▸ **Stated problem**:
Repeat the lines that follow, leaving nothing out.

Start of Material supplied

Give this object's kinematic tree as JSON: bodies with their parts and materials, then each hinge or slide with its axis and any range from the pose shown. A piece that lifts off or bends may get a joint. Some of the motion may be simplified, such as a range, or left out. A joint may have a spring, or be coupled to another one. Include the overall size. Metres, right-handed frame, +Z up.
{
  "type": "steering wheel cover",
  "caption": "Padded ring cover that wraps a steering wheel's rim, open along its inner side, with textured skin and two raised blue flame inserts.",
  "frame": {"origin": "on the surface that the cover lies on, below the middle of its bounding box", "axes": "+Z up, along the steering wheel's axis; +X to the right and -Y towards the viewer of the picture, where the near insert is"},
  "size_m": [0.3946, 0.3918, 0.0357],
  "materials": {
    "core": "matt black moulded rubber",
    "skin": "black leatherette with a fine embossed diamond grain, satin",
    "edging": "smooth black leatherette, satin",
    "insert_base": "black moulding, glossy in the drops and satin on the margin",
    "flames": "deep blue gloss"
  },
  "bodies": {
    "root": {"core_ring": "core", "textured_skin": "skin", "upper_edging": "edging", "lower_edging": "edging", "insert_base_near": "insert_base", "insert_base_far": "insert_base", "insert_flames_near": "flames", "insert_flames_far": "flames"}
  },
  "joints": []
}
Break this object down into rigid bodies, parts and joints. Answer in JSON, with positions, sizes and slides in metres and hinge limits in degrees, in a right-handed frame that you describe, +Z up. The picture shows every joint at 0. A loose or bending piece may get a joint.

End of Material supplied

▸ **Solution**:
Give this object's kinematic tree as JSON: bodies with their parts and materials, then each hinge or slide with its axis and any range from the pose shown. A piece that lifts off or bends may get a joint. Some of the motion may be simplified, such as a range, or left out. A joint may have a spring, or be coupled to another one. Include the overall size. Metres, right-handed frame, +Z up.
{
  "type": "steering wheel cover",
  "caption": "Padded ring cover that wraps a steering wheel's rim, open along its inner side, with textured skin and two raised blue flame inserts.",
  "frame": {"origin": "on the surface that the cover lies on, below the middle of its bounding box", "axes": "+Z up, along the steering wheel's axis; +X to the right and -Y towards the viewer of the picture, where the near insert is"},
  "size_m": [0.3946, 0.3918, 0.0357],
  "materials": {
    "core": "matt black moulded rubber",
    "skin": "black leatherette with a fine embossed diamond grain, satin",
    "edging": "smooth black leatherette, satin",
    "insert_base": "black moulding, glossy in the drops and satin on the margin",
    "flames": "deep blue gloss"
  },
  "bodies": {
    "root": {"core_ring": "core", "textured_skin": "skin", "upper_edging": "edging", "lower_edging": "edging", "insert_base_near": "insert_base", "insert_base_far": "insert_base", "insert_flames_near": "flames", "insert_flames_far": "flames"}
  },
  "joints": []
}
Break this object down into rigid bodies, parts and joints. Answer in JSON, with positions, sizes and slides in metres and hinge limits in degrees, in a right-handed frame that you describe, +Z up. The picture shows every joint at 0. A loose or bending piece may get a joint.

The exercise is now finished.